V1/V2 use NEON-on-core-3 (not real QPU) as a proxy because cycle 5 Phase 6 isn't built. The proxy results:

  • V1: NEON-core-3 CDEF adds 1.75 Mblock/s while NEON-3 MC delivers 24.49 Mblock/s (slightly higher than V3 control's 22.64, because CDEF is compute-bound so it contends little on the memory bus).
  • V2: NEON-core-3 CDEF adds 1.70 Mblock/s while NEON-3 LPF4 delivers 27.28 Medge/s (close to NEON-4 LPF4 isolation 29.47).

So the 4th core CAN run CDEF concurrently without crushing the other 3 cores' MC or LPF work. Whether the actual QPU (after cycle 5 Phase 6 lands) does likewise is unknown:

  • QPU CDEF predicted R₅ = 0.02-0.05 → at best 0.05 × 3.9 ≈ 0.2 Mblock/s of CDEF helper. That's an order of magnitude below the NEON-fallback proxy.
  • But the QPU substrate would contend on the QPU side of the memory hierarchy; the CPU MC side may be less affected than V1's 24.49 (which had NEON contention).

The conservative read: CDEF stays on CPU as primary path; QPU CDEF dispatch path should exist in the V4L2 wrapper but only used when no IDCT/LPF queue is pending. Re-measure after cycle 5 Phase 6 closes.

V5 — LPF on CPU side with QPU MC

V5 inverts V4: NEON-3 does LPF4, QPU does MC. CPU LPF agg = 30.82 Medge/s (essentially NEON-4 isolation), QPU MC adds 0.37 Mblock/s.

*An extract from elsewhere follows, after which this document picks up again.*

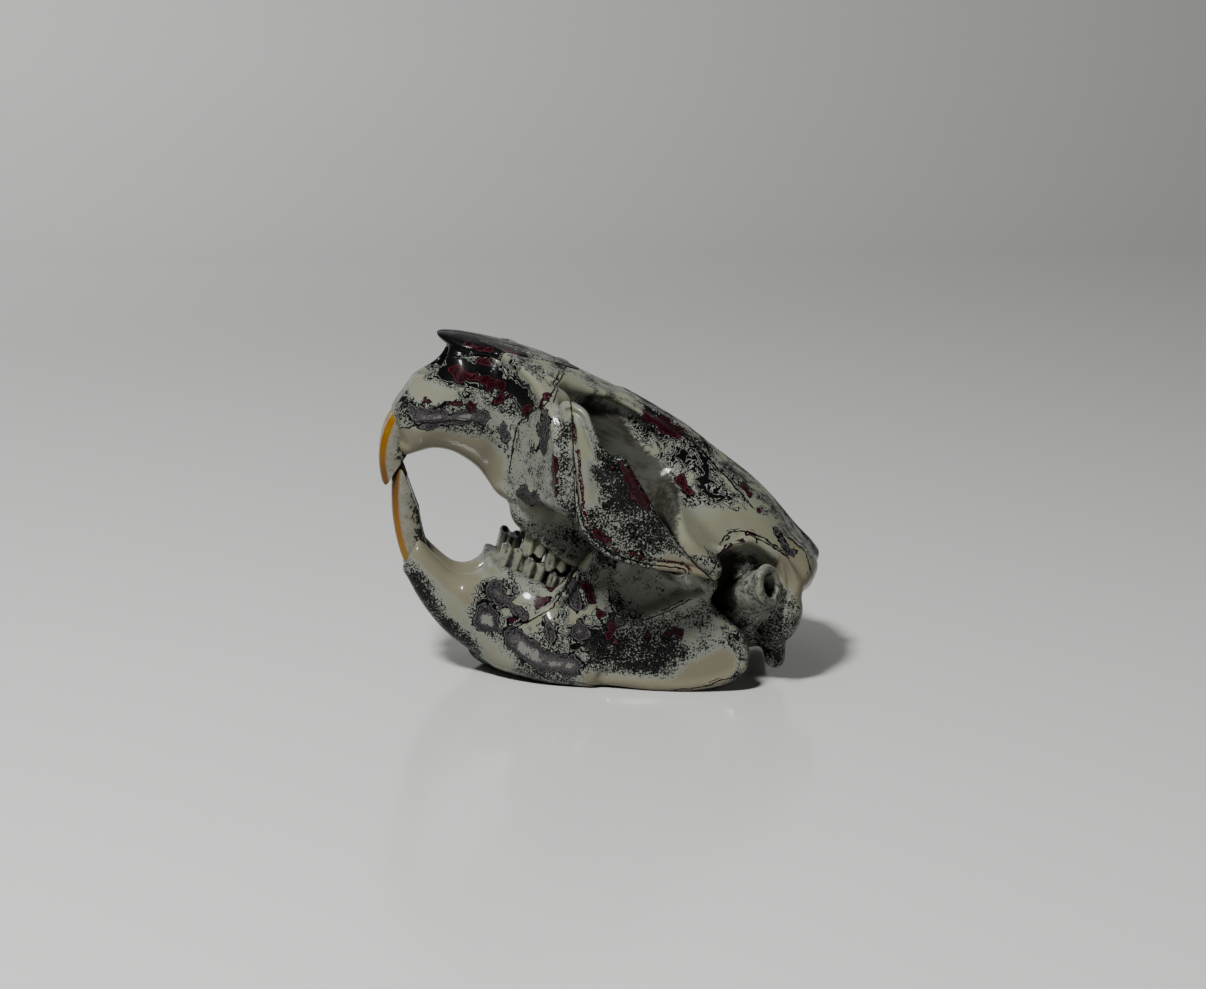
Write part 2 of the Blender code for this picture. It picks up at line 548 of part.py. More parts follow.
def bone_object(name, field, g, mirrored, faces):
    points, squares = surface(field, g, mirrored)
    obj = mesh_from(name, points.tolist(), squares.tolist())
    thin = obj.modifiers.new("thin out", "DECIMATE")
    thin.ratio = min(1.0, faces / (2 * len(squares)))
    thin.use_symmetry = mirrored
    thin.symmetry_axis = "Y"
    apply_modifiers(obj)
    return obj


def mirror_copy(obj, name):
    other = bpy.data.objects.new(name, obj.data.copy())
    bpy.context.scene.collection.objects.link(other)
    other.data.transform(Matrix.Scale(-1, 4, (0, 1, 0)))
    other.data.flip_normals()
    return other


def tooth_row(root, front, side):
    """The cheek teeth of one side, from the height of their roots to the chewing surface."""
    teeth = []
    for i in range(CHEEK_TEETH):
        x = front - (i + 0.5) * TOOTH_PITCH
        y, bite = (float(along(np.array([x]), line)[0]) for line in (ROW_MIDDLE, BITE))
        worn = bite + math.copysign(BITE_GAP / 2, root - bite)
        teeth.append(cheek_tooth(f"cheek tooth {i}", (x, y), max(root, worn), min(root, worn), side))
    return teeth


def cut_floor(obj, level):
    """Wears the lowest points flat at one level."""
    work = bmesh.new()
    work.from_mesh(obj.data)
    geometry = work.verts[:] + work.edges[:] + work.faces[:]
    cut = bmesh.ops.bisect_plane(work, geom=geometry, dist=1e-7, plane_co=(0, 0, level), plane_no=(0, 0, -1),
                                 clear_outer=True)
    rims = [e for e in cut["geom_cut"] if isinstance(e, bmesh.types.BMEdge)]
    bmesh.ops.holes_fill(work, edges=rims)
    work.to_mesh(obj.data)
    work.free()


# The cheekbone seen from the side, between its two sutures
CHEEKBONE_PART = [(30.5, 50), (27.5, 45.5), (22.2, 36), (17.2, 27), (12.5, 19), (10, 12), (-34, 12), (-34, 22.2),
                  (-30, 22.9), (-20, 25.6), (-9.6, 30.0), (-6.0, 36), (8, 50), (26, 60)]
CHEEKBONE_INNER = 32.5
# The nasal bones, x: (how far their side sutures stand out, how deep they go)
NASAL_PART = {
    72: (16, 37.5), 62.5: (16, 40.2), 60.4: (16, 41.3), 51.4: (15, 46.2), 47: (11.6, 46.8), 44: (10.6, 47.2),
    36.5: (7.4, 48.6), 30: (4.2, 50), 26.5: (1.2, 51),
}


def cheekbone_body(side, grow=0.0):
    """The space that one cheekbone takes up. grow makes the gap round it."""
    points = np.array(CHEEKBONE_PART)
    before, after = points - np.roll(points, 1, 0), np.roll(points, -1, 0) - points
    before /= np.linalg.norm(before, axis=1)[:, None]
    after /= np.linalg.norm(after, axis=1)[:, None]
    turn = before + after
    outward = np.stack([-turn[:, 1], turn[:, 0]], 1) / np.linalg.norm(turn, axis=1)[:, None]
    points = points + grow * outward
    rings = [[(x, side * y, z) for x, z in points] for y in (CHEEKBONE_INNER - grow, 60)]
    return stack("cheekbone space", rings)


def nasal_body(inner, grow=0.0):
    """The space that a nasal bone takes up, or both of them where inner is None."""
    rings = []
    for x, (out, floor) in NASAL_PART.items():
        out, floor = out + grow, floor - grow
        near = -out if inner is None else inner
        rings.append([(x, near, floor), (x, out, floor), (x, out, 75), (x, near, 75)])
    last = rings[-1]
    rings.append([(x - grow, y, z) for x, y, z in last])
    return stack("nasal space", rings)


def part_from(whole, name, body):
    """The part of a bone inside a body."""
    obj = bpy.data.objects.new(name, whole.data.copy())
    bpy.context.scene.collection.objects.link(obj)
    combine(obj, [body], "INTERSECT")
    return obj


def bone_material(name, colour, roughness):
    material = bpy.data.materials.new(name)
    material.use_nodes = True
    shader = material.node_tree.nodes["Principled BSDF"]
    shader.inputs["Base Color"].default_value = (*colour, 1)
    shader.inputs["Roughness"].default_value = roughness
    return material


def main():
    for obj in list(bpy.data.objects):
        bpy.data.objects.remove(obj)
    g = Lattice((-66, CRANIUM_CELL / 2, 2), (76, 50, 60), CRANIUM_CELL)
    cranium = bone_object("cranium", cranium_field(g), g, True, CRANIUM_FACES)
    g = Lattice((-54, -1, -36), (50, 38, 38), JAW_CELL)
    jaw = bone_object("mandible_left", jaw_field(g), g, False, JAW_FACES)

    # Cheek teeth, sunk into the bones that they grow from
    upper = [t for side in (1, -1) for t in tooth_row(UPPER_ROOTS, UPPER_ROW_FRONT, side)]
    combine(cranium, upper, "UNION")
    combine(jaw, tooth_row(LOWER_ROOTS, LOWER_ROW_FRONT, 1), "UNION")

    # Incisors and their sockets
    teeth = {}
    for level, arc, section, tip in (("upper", UPPER_ARC, UPPER_SECTION, UPPER_TIP),
                                     ("lower", LOWER_ARC, LOWER_SECTION, LOWER_TIP)):
        for side, word in ((1, "left"), (-1, "right")):
            teeth[f"{level}_incisor_{word}"] = incisor(f"{level}_incisor_{word}", arc, section, tip, side)
    sockets = [incisor("socket", UPPER_ARC, UPPER_SECTION, UPPER_TIP, side, SUTURE) for side in (1, -1)]
    combine(cranium, sockets + [ear_drill(1), ear_drill(-1)], "DIFFERENCE")
    combine(jaw, [incisor("socket", LOWER_ARC, LOWER_SECTION, LOWER_TIP, 1, SUTURE)], "DIFFERENCE")

    cheekbone = part_from(cranium, "cheekbone_left", cheekbone_body(1))
    nasal = part_from(cranium, "nasal_left", nasal_body(SUTURE / 2))
    gaps = [cheekbone_body(1, SUTURE), cheekbone_body(-1, SUTURE), nasal_body(None, SUTURE)]
    combine(cranium, gaps, "DIFFERENCE")
    for obj in (cranium, jaw, cheekbone, nasal):
        keep_largest(obj)
    bones = [cranium, jaw, cheekbone, nasal]
    bones += [mirror_copy(obj, obj.name.replace("left", "right")) for obj in (jaw, cheekbone, nasal)]
    pose = Matrix.Rotation(-REST_PITCH, 4, "Y")
    for obj in bones + list(teeth.values()):
        obj.data.transform(pose)
    corners = [v.co for obj in bones + list(teeth.values()) for v in obj.data.vertices]
    floor = min(p.z for p in corners) + FLAT * MM
    middle = (min(p.x for p in corners) + max(p.x for p in corners)) / 2
    for obj in bones + list(teeth.values()):
        if obj.name.startswith("mandible"):
            cut_floor(obj, floor)
        obj.data.transform(Matrix.Translation((-middle, 0, -floor)))

    bone = bone_material("lacquered bone", (0.52, 0.50, 0.42), 0.3)
    enamel = bone_material("tooth", (0.85, 0.55, 0.2), 0.3)
    for obj in bones:
        obj.data.materials.append(bone)
    for obj in teeth.values():
        obj.data.materials.append(enamel)


main()
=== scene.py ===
# %% [markdown]
# # A beaver skull under sanded lacquer
# The object is a life-size beaver skull with its lower jaw closed. It is tipped back so that it rests on
# the jaw. The bone carries many thin coats of lacquer, cream, black, dark red and grey, that were sanded
# through again, so each coat shows as an island or a ring. Only the teeth are left bare.
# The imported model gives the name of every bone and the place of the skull, so the script starts from it.

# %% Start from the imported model
import functools
import math

import bmesh
import bpy
import numpy as np
from mathutils import Matrix, Vector


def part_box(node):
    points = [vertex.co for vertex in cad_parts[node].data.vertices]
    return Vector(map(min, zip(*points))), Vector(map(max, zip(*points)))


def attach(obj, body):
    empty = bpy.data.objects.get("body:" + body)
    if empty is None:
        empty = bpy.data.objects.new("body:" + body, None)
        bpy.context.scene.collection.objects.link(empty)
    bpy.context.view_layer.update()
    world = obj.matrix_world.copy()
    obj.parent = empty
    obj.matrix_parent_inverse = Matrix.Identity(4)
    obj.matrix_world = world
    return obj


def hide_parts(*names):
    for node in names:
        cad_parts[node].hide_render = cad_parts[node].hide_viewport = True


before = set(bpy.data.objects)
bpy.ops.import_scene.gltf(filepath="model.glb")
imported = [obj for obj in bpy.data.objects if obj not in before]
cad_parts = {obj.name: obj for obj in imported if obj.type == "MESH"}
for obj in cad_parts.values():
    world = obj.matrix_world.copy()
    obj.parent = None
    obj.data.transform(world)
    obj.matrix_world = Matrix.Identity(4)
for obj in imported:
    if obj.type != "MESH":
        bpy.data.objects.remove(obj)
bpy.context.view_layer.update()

print("nodes:", ", ".join(sorted(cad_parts)))

# %% [markdown]
# ## The skull's own frame
# Bones are easiest to draw with the chewing surface level: +X to the snout, +Y to the skull's left and
# +Z up, in millimetres. The finished pieces are then tipped back onto the jaw, as the model's are. One
# upper incisor is enough to find how far the tipped frame has moved, so its shape comes first.

# %% Millimetres and the resting pose
MM = 0.001
REST_PITCH = math.radians(28.0)
SUTURE = 0.3


def tipped(points):
    """Points of the skull's frame, turned as the skull rests, still in millimetres."""
    p = np.asarray(points, np.float64)
    c, s = math.cos(REST_PITCH), math.sin(REST_PITCH)
    return np.stack([p[:, 0] * c - p[:, 2] * s, p[:, 1], p[:, 0] * s + p[:, 2] * c], 1)


print("a point 60 mm ahead rises", round(float(tipped([(60, 0, 0)])[0, 2]), 1), "mm")

# %% [markdown]
# ## Curves through a few sizes
# Most sizes of a bone change smoothly along it. Naming the size at a few stations and running a smooth
# curve through them keeps each form easy to read and to change.

# %% Smooth curves
def along(at, stations):
    """A smooth curve through a few stations {place: value}, read at the places given."""
    places = np.array(sorted(stations), np.float64)
    values = np.array([stations[p] for p in sorted(stations)], np.float64)
    steps = np.diff(values) / np.diff(places)
    slopes = np.concatenate([steps[:1], (steps[1:] + steps[:-1]) / 2, steps[-1:]])
    slopes[1:-1][steps[1:] * steps[:-1] <= 0] = 0
    at = np.clip(at, places[0], places[-1])
    i = np.clip(np.searchsorted(places, at, side="right") - 1, 0, len(places) - 2)
    width = places[i + 1] - places[i]
    t = (at - places[i]) / width
    rise = values[i + 1] - values[i]
    a = slopes[i] * width - rise
    b = -slopes[i + 1] * width + rise
    return (values[i] + t * rise + t * (1 - t) * (a * (1 - t) + b * t)).astype(np.float32)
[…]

This is the wrong deployment — QPU has no comparative advantage for MC, and the LPF kernel that should go to QPU stays on CPU. Confirms that cycle 2 LPF belongs on QPU, not the other way around.

Updated deployment recipe

Cycle Kernel Primary substrate QPU dispatch path Notes
1 IDCT 8×8 QPU yes M4 +7.2 % validated
2 LPF wd=4 QPU yes M4 +6.9 % validated; V4 confirms under MC contention
3 MC 8h CPU optional / unused QPU MC contributes 0.39 Mblock/s under any contention scenario — keep dispatch path but don't enqueue
4 LPF wd=8 QPU yes M4 +4.1 % validated
5 CDEF CPU opportunistic only Cycle 5 Phase 6 deferred; real QPU CDEF measurement still owed

What changes in repo state

  • tests/bench_concurrent_mixed.c lands (~470 LOC).
  • CMakeLists.txt builds bench_concurrent_mixed target with all the FFmpeg + dav1d NEON sources.
  • docs/k3_mc_phase7.md § "M4 methodology caveat" updated with V3 vs V4 deltas.
  • docs/k5_cdef_phase3_partial.md § "Deployment recommendation" updated with V1/V2 fallback-proxy results.
  • Memory feedback_m4_same_kernel_worst_case.md annotated with closing numbers.

What's still open after this issue

  • Real QPU CDEF measurement (depends on cycle 5 Phase 6 landing).
  • Variant D (mixed LPF+MC alternating CPU work) skipped — the V1 vs V4 contrast already answers the deployment question.
  • Phase 8 V4L2 wrapper should follow the recipe table above: dispatch paths for ALL kernels exist; the scheduler chooses per-kernel based on the validated recipe.